> [Extracted information]
--------------------
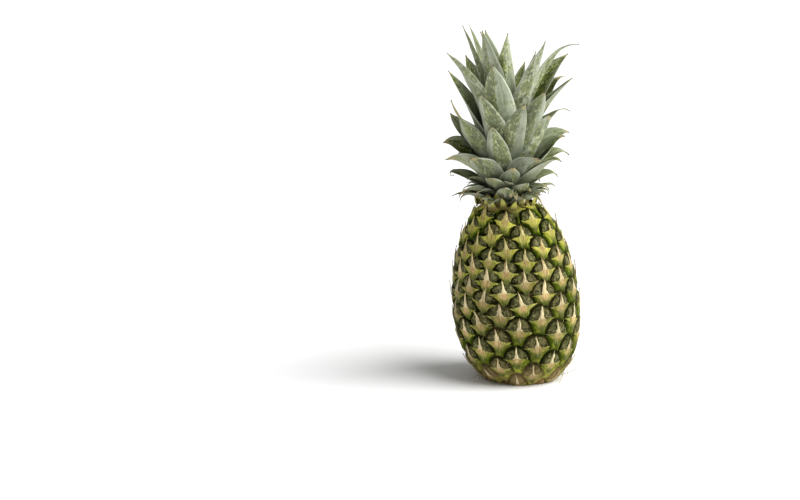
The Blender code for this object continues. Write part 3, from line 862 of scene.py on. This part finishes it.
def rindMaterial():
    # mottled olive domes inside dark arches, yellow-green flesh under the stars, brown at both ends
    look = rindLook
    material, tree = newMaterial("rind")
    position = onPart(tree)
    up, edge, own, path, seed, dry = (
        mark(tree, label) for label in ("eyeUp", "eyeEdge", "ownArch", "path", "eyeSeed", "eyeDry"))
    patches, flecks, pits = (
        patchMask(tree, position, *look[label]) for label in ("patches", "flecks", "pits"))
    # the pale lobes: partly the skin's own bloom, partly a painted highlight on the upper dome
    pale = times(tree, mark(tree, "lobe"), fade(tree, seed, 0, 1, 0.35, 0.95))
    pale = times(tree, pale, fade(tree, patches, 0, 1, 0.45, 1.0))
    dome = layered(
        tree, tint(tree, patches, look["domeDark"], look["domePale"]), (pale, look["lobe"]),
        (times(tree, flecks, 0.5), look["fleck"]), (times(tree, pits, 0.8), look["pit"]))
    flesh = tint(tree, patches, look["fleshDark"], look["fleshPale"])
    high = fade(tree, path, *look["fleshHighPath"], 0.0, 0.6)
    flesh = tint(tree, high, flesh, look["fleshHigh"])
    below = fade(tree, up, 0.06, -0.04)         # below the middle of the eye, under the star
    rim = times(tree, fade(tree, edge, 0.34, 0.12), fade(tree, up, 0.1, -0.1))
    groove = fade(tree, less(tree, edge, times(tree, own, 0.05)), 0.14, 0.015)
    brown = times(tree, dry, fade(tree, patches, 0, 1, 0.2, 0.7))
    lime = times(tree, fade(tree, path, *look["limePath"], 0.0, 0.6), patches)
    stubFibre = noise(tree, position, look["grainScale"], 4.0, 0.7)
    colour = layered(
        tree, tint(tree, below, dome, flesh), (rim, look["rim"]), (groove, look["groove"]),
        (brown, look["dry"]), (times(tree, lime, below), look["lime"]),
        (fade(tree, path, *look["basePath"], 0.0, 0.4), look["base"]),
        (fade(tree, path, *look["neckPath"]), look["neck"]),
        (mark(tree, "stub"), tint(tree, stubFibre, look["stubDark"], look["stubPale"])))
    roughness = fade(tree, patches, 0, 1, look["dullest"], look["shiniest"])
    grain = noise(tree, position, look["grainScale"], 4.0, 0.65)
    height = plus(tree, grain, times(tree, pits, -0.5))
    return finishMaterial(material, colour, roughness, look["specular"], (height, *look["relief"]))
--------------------
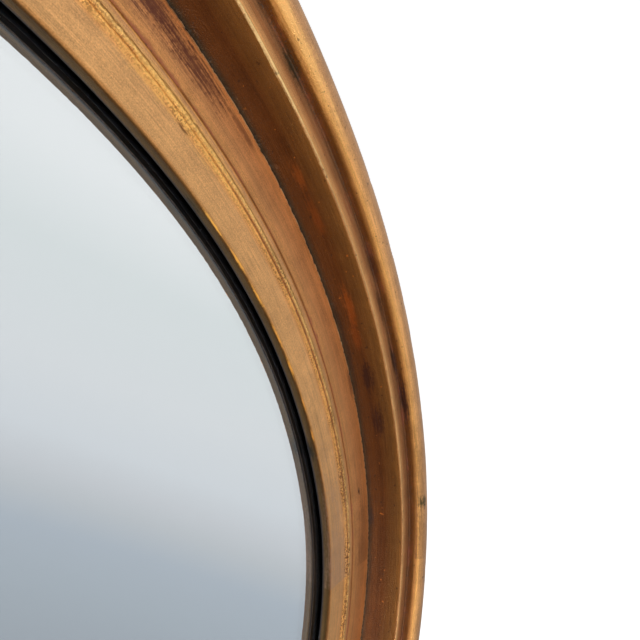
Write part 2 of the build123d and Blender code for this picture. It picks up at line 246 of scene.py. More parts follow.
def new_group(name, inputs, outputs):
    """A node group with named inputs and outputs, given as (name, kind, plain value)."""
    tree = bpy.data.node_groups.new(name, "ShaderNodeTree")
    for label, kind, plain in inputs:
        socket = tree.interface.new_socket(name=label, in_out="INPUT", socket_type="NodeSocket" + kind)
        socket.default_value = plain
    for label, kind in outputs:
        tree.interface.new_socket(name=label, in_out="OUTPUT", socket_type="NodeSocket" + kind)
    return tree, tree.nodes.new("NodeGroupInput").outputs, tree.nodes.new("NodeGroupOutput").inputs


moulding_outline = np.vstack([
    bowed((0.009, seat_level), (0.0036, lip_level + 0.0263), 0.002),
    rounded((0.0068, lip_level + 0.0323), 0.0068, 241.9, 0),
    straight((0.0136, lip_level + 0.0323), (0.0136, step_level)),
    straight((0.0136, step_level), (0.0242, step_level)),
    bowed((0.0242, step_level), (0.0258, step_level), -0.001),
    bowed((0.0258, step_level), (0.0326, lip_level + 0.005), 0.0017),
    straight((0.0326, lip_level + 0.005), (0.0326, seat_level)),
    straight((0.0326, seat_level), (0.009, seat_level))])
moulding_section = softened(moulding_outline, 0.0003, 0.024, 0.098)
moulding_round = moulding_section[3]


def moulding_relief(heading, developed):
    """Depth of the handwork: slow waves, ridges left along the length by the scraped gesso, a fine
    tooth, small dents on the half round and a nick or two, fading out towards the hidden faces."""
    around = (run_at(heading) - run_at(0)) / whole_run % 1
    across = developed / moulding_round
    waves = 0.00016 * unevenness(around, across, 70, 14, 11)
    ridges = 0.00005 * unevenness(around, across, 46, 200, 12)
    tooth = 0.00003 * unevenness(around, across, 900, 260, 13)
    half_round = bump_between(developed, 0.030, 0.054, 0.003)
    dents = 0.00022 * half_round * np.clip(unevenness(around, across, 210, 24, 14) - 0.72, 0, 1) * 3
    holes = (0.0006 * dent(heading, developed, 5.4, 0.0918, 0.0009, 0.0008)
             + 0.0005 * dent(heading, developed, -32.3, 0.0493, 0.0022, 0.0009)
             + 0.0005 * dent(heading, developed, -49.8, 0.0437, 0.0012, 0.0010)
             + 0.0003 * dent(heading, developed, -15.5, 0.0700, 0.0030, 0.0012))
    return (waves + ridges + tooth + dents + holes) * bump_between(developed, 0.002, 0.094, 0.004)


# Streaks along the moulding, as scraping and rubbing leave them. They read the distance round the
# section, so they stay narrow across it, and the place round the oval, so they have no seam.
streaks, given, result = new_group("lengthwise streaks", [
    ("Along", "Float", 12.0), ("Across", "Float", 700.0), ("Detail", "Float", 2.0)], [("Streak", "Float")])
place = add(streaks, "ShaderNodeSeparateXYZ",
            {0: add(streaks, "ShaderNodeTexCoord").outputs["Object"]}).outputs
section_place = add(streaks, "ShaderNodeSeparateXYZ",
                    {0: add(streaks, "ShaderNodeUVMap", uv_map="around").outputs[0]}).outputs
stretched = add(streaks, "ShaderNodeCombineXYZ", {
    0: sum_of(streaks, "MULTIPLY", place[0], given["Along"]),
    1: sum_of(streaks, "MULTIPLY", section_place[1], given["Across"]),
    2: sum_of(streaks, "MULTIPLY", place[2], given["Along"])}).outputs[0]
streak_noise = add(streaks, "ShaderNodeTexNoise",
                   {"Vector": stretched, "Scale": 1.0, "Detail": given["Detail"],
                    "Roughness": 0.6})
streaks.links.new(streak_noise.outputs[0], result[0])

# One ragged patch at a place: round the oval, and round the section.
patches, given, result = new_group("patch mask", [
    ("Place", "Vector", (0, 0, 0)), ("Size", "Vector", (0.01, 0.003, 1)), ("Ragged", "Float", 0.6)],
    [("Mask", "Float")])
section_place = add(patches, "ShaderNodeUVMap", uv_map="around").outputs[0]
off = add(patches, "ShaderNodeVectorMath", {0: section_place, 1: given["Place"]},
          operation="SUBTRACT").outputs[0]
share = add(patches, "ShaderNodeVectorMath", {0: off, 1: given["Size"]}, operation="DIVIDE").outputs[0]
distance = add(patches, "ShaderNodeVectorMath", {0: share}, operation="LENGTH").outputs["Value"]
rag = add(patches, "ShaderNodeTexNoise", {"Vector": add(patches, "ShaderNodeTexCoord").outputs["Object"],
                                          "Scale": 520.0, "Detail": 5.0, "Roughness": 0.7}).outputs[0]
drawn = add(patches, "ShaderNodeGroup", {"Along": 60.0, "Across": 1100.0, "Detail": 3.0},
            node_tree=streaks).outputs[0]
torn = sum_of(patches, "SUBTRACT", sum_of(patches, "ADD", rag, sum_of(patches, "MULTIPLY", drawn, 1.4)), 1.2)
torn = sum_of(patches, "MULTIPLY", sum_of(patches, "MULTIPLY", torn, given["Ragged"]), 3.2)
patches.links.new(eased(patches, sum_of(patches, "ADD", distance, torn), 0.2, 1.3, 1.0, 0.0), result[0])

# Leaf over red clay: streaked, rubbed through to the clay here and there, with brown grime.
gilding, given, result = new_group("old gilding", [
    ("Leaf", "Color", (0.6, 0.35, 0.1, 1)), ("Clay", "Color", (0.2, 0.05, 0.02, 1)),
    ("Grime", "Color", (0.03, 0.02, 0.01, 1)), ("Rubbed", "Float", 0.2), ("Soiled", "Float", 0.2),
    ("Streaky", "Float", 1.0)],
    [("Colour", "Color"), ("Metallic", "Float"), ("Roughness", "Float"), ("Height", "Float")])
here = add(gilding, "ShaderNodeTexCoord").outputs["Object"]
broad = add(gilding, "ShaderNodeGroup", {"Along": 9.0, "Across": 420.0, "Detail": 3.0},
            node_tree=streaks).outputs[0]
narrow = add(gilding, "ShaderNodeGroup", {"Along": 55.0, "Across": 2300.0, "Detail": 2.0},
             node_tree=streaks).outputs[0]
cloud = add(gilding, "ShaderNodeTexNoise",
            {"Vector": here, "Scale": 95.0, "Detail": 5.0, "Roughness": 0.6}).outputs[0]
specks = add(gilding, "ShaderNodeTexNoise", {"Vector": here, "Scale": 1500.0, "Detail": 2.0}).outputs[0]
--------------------
Leave out every line without the string "Blender" and copy the rest.

> [Solution]
The Blender code for this object continues. Write part 3, from line 862 of scene.py on. This part finishes it.
Write part 2 of the build123d and Blender code for this picture. It picks up at line 246 of scene.py. More parts follow.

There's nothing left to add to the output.